Beyond Be A Pro, Season, and GM mode, NHL 10 features Battle For The Cup mode, which allows you to create a personalized playoff experience, Tournament Mode where you can create a personalized tournament or play in an Olympic-type tournament between national teams. You can even take on the Canadiens century team. Try that on hardcore for a seriously difficult experience.

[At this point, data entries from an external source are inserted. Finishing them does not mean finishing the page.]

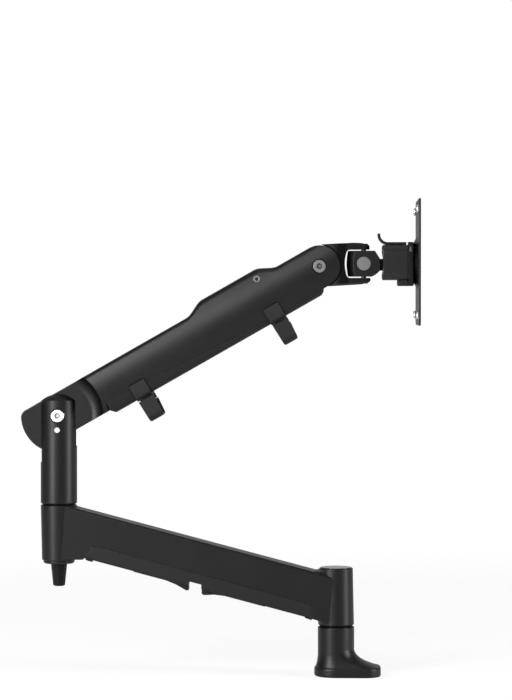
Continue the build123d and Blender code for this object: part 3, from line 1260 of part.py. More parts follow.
def screen_plate():
    """A square steel plate with a pressed centre and two square hole patterns."""
    square = Pos(0, SCREEN_Z) * RectangleRounded(PLATE_SIZE, PLATE_SIZE, PLATE_CORNER)
    plate = Pos(PLATE_BACK, 0, 0) * extrude(Plane.YZ * square, PLATE_THICKNESS)
    plate = fillet(plate.edges().group_by(Axis.X)[0], 0.5)
    rise = EMBOSS_HEIGHT
    middle = Pos(PLATE_BACK - rise / 2, 0, SCREEN_Z)
    emboss = middle * Rot(0, 90, 0) * Cone(EMBOSS_TOP_RADIUS, EMBOSS_RADIUS, rise)
    inner = Pos(PLATE_THICKNESS, 0, 0) * middle * Rot(0, 90, 0) * Cone(
        EMBOSS_TOP_RADIUS - 0.8, EMBOSS_RADIUS - 0.8, rise
    )
    plate = plate + emboss - inner
    plate -= lengthwise(SCREEN_SPINDLE_RADIUS, EMBOSS_BACK, PLATE_FRONT, z=SCREEN_Z)
    for pattern in (WIDE_PATTERN, NARROW_PATTERN):
        for y in (-pattern / 2, pattern / 2):
            for z in (SCREEN_Z - pattern / 2, SCREEN_Z + pattern / 2):
                plate -= lengthwise(SCREEN_HOLE_RADIUS, PLATE_BACK - 1, PLATE_FRONT + 1, y, z)
    return plate


# ---- Base and elbow running parts


def base_spindle():
    return upright(SPINDLE_RADIUS, SPINDLE_SEAT, BASE_POCKET_FLOOR)


def retainer():
    plate = upright(BUSH_RADIUS + 1.2, BASE_POCKET_FLOOR, BASE_POCKET_FLOOR + 2)
    head = upright(4.5, BASE_POCKET_FLOOR + 2, BASE_POCKET_FLOOR + 5)
    return plate + head - Pos(0, 0, BASE_POCKET_FLOOR + 5) * extrude(RegularPolygon(2.3, 6), -2)


def hub_cap():
    cap = upright(BASE_HUB_TOP_RADIUS - 1.0 - 0.1, BASE_HUB_TOP - CAP_THICKNESS, BASE_HUB_TOP + 0.4)
    return chamfer(cap.edges().group_by(Axis.Z)[-1], 0.3)


foot_body, pad_body = foot()
write("base_foot", foot_body)
write("base_pad", pad_body)
write("base_spindle", base_spindle())
write("base_washer", washer(POST_TOP))
write("base_retainer", retainer())
write("base_bushes", bush(BASE_HUB_LOW, BASE_HUB_LOW + BUSH_LENGTH)
      + bush(BASE_POCKET_FLOOR - BUSH_LENGTH, BASE_POCKET_FLOOR))
write("base_hub_cap", hub_cap())
write("lower_arm_casting", lower_arm())
write("lower_arm_cover", cover())
write("cable_lip_outer", lip(CABLE_GAP_LEFT, -1, LIP_LENGTH_OUTER))
write("cable_lip_inner", lip(CABLE_GAP_LEFT + CABLE_GAP_WIDTH, 1, LIP_LENGTH_INNER))
write("elbow_bushes", bush(ELBOW_HUB_LOW, ELBOW_HUB_LOW + BUSH_LENGTH, ELBOW_X)
      + bush(ELBOW_HUB_TOP - BUSH_LENGTH, ELBOW_HUB_TOP, ELBOW_X))
write("elbow_washer", washer(ELBOW_HUB_TOP, ELBOW_X))
write("elbow_post", elbow_post())
write("elbow_spindle", elbow_spindle())
write("elbow_collar", thrust_collar())
write("elbow_knob", friction_knob())
pivot_bolt, pivot_nut = cross_bolt(ELBOW_X, PIVOT_HEIGHT, PIVOT_HEAD_SEAT + 2, PIVOT_HEAD_SEAT + 2, 2.0)
write("pivot_bolt", pivot_bolt)
write("pivot_nut", pivot_nut)
write("link_pin", crosswise(LINK_PIN_RADIUS, -POST_RADIUS + 0.5, POST_RADIUS - 0.5, ELBOW_X,
                            PIVOT_HEIGHT - LINK_DROP))
write("lift_cam", lifted(cam()))
write("upper_housing", lifted(upper_housing()))
write("under_cover", lifted(under_cover()))
write("tail_bushes", lifted(tail_bushes()))
cylinder, rod = strut()
write("strut_cylinder", lifted(cylinder))
write("strut_rod", lifted(rod))
write("cam_slider", lifted(cam_slider()))
write("cam_roller", lifted(crosswise(ROLLER_RADIUS, -ROLLER_HALF, ROLLER_HALF, ROLLER_U, STRUT_V)
                           - crosswise(ROLLER_PIN_RADIUS + RUN, -9, 9, ROLLER_U, STRUT_V)))
write("roller_pin", lifted(crosswise(ROLLER_PIN_RADIUS, -NOSE_HALF, NOSE_HALF, ROLLER_U, STRUT_V)))
write("strut_anchor", lifted(strut_anchor()))
write("tension_screw", lifted(tension_screw()))
write("anchor_bolt", lifted(anchor_bolt()))
write("link_plates", lifted(link_plates()))
for index, place in enumerate(CLIP_PLACES, start=1):
    write(f"clip_saddle_{index}", lifted(clip_saddle(place)))
    write(f"clip_gate_{index}", lifted(clip_gate(place)))
write("clip_pins", lifted(clip_pins()))
head_bolt, head_nut = cross_bolt(UPPER_LENGTH, 0, HEAD_BOLT_SEAT + 2, HEAD_BOLT_SEAT + 2, 2.0)
write("head_bolt", lifted(head_bolt))
write("head_nut", lifted(head_nut))
write("head_yoke", yoke())
pin_half = FORK_HALF - SLIP
write("yoke_link_pin", crosswise(LINK_PIN_RADIUS, -pin_half, pin_half, HEAD_X, HEAD_Z - LINK_DROP))
write("pan_pins", pan_pins())
write("swivel_block", swivel_block())
write("tilt_pin", tilt_pin())
write("screen_head", screen_head())
write("latch_lever", latch_lever())
write("lever_pin", lever_pin())
write("quick_release", adapter())
write("latch_bar", latch_bar())
write("screen_spindle", screen_spindle())
write("screen_spacer", spacer())
write("screen_plate", screen_plate())
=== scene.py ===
import json
import math

import bmesh
import bpy
from bpy.props import FloatProperty, FloatVectorProperty, IntProperty, PointerProperty
from mathutils import Matrix, Vector


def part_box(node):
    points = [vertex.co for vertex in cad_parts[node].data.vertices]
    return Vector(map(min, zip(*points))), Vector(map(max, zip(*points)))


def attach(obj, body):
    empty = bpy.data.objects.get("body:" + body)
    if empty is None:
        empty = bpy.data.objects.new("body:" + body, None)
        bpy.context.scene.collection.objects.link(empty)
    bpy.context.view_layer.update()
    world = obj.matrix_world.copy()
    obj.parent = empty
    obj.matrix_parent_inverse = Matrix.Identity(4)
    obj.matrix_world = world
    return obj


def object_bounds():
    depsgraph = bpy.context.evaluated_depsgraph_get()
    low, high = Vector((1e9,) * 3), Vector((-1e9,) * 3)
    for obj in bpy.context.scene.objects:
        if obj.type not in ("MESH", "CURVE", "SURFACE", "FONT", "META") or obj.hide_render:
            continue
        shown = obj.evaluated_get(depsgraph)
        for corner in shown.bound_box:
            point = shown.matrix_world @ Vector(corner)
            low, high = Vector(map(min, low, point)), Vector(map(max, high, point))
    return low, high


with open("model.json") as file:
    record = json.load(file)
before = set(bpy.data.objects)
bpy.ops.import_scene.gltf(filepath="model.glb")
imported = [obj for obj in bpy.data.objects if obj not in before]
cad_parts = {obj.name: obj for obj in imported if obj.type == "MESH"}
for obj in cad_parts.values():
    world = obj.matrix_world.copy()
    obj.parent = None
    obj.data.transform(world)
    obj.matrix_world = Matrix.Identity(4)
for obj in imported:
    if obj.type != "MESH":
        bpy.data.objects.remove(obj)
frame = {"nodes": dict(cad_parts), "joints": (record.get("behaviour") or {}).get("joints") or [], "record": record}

bl_info = {
    "name": "Monitor arm",
    "version": (1, 0, 0),
    "blender": (4, 5, 0),
    "location": "3D View > Sidebar > Monitor arm",
    "description": "Finishes for the monitor arm, its screen screws, and a plain studio",
    "category": "Object",
}

CAD_LOW, CAD_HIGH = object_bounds()
NODES = frame["nodes"]
SLOTS = {}
for entry in frame["record"]["subparts"]:
    SLOTS.setdefault(entry["material_slot"], []).append(entry["node"])
HINGES = [joint for joint in frame["joints"] if joint["type"] == "hinge"]
PIVOTS = {joint["name"]: Vector(joint["pos_m"]) for joint in HINGES}
WIDE_HOLES = next(m for m in frame["record"]["mounts"] if m["name"] == "screen_wide")
MM = 0.001
WHITE = (1.0, 1.0, 1.0, 1.0)


# ---- Shader groups shared by several finishes

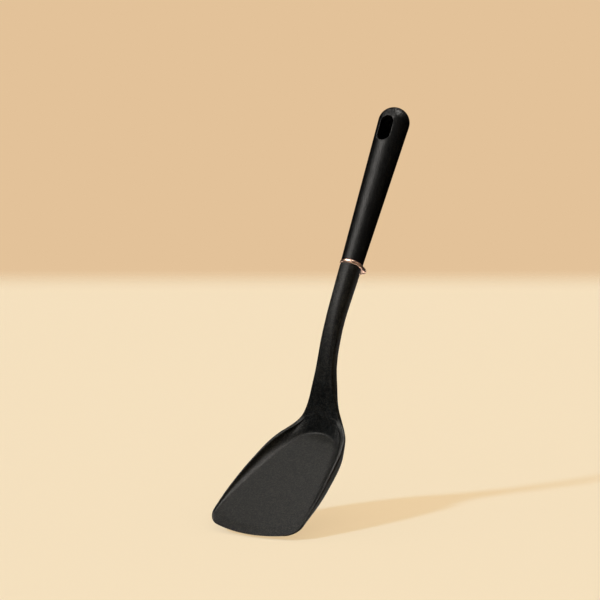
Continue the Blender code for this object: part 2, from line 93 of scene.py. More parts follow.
# Rest ring
RING_THICKNESS = 0.0022
RING_PROUD_AT_SIDES = 0.00025
RING_PROUD_IN_FRONT = 0.0007
REST_RADIUS = 0.0082
REST_SETBACK = 0.0072
RING_EDGE_ROUND = 0.0006
RING_EDGE_STEPS = 8
RING_ARC_STEPS = 96
SPIGOT_RADIUS = 0.0046

# Spine of the shaft and the blade, measured down from the ring
SHAFT_STRAIGHT = 0.0339
SWEEP_BACK = math.radians(25.2)
SWEEP_BACK_RADIUS = 0.1374
NECK_STRAIGHT = 0.0222
BLADE_TILT = math.radians(31.1)
HEEL_RADIUS = 0.0220
FLOOR_LENGTH = 0.1023

# Half widths of the head, and where along it they hold
SHAFT_TOP_HALF_WIDTH = 0.0081
SHAFT_UPPER_HALF_WIDTH = 0.0077
SHAFT_LOWER_HALF_WIDTH = 0.0072
NECK_HALF_WIDTH = 0.0089
HEEL_HALF_WIDTH = 0.0163
SHOULDER_HALF_WIDTH = 0.0252
REAR_HALF_WIDTH = 0.0312
MID_HALF_WIDTH = 0.03455
FORE_HALF_WIDTH = 0.03735
FRONT_HALF_WIDTH = 0.0376
FRONT_CORNER_RADIUS = 0.0088
FRONT_BOW = 0.0080
CORNER_DROOP = 0.0009
CORNER_DROOP_REACH = 0.0140
SHAFT_UPPER_STATION = 0.0160
NECK_LEAD = 0.0250
SHAFT_LOWER_SHARE = 0.46
SHOULDER_SHARE = 0.12
REAR_SHARE = 0.26
MID_SHARE = 0.45
FORE_SHARE = 0.72
BOW_START_SHARE = 0.3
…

The graphics are not the best you’ve ever seen, but they don’t need to be. They’re still great and they accurately portray hockey. Players move fluidly and their actions look realistic, not chunky or fake. The arenas look awesome and the crowd reactions are wonderful. The sound of fans chanting, the reactions to a play, the slamming of bodies against the boards and fans hands against the glass are all realistic and serve to inrease the sense of atmosphere and realism.

The Last Word

NHL 10 is a superlative experience. In fact, it’s one of the best video game experiences I’ve ever had. The learning curve is a bit difficult, but it’s well worth the several games it takes to adjust to the controls because this is not just a good sports game. It is not just a great sports game, either. It is, to be honest, one of the greatest sports games ever made. Never before has a sports game captured all the excitement of a sport so accurately. Never has a sports game featured such realistic gameplay, such properly executed positioning and roleplaying. This is a game that offers an experience that is as close as you can come to playing hockey on ice. It is engrossing, its replay value is extensive beyond words, and the improvements to everything overall is stunning.

NHL 10 is a must have for every video gamer.

The Scoreline


+     Fluid, extremely realistic gameplay and AI actions

+     Great atmosphere, graphics and sound

+     A plethora of game modes

–      Um…the team specific chants are generic “Go team go” chants?